Police can record up to six contributory factors from a list of 77 for each incident to explain why they think a crash took place but the top two give the most obvious reasons for the incident.

Analysis of the 2013 contributory factor combinations shows that top of the list was ‘failure to look properly’ combined with a ‘failure to judge another person’s path or speed’.

These two together were responsible for 13,299 accidents, or seven per cent of the total number.

Next up was ‘failure to look properly’ combined with ‘carelessness or recklessness’, or ‘judged to be in a hurry’. These totalled 9,132 accidents, or five per cent of the total.

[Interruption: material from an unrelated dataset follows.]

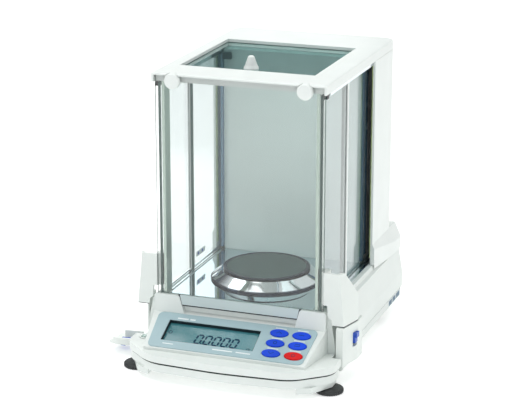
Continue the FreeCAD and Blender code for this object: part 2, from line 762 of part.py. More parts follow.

Other reasons to emerge from the data were more than 3,000 accidents caused by ’slippery roads due to weather conditions’ combined with ‘loss of vehicle control’ and 1,470 accidents caused by ‘excessive speed’ combined with’ losing control of the vehicle’.

Failure to look appears twice more in the top 20 with ‘aggressive driving’ combined with ‘carelessness or recklessness’, or ‘judged to be in a hurry’ bottom of the list.

These were the cause of 1,418 accidents.

The top 20 combinations of reasons totalled some 200,074 accidents.

Sarah Sillars, IAM chief executive officer, said: “These figures show conclusively that simple human errors continue to cause the majority of accidents.

“Drivers cannot blame something or someone else for a collision happening, it is down to every one of us to make a difference.

“We have consistently advocated that continuous assessment is one of the main ways to ensure no driver gets into bad behaviours that cannot then be rectified.”

The latest accident statistics for Britain show overall casualties have risen for the first time in 18 years.

There were 1,775 reported road deaths in 2014, an increase of four per cent compared with 2013.

The number of those killed or seriously injured in Britain increased by five per cent to 24,582.

There were a total of 194,477 casualties of all severities, an increase of six per cent – the first increase in overall casualties since 1997.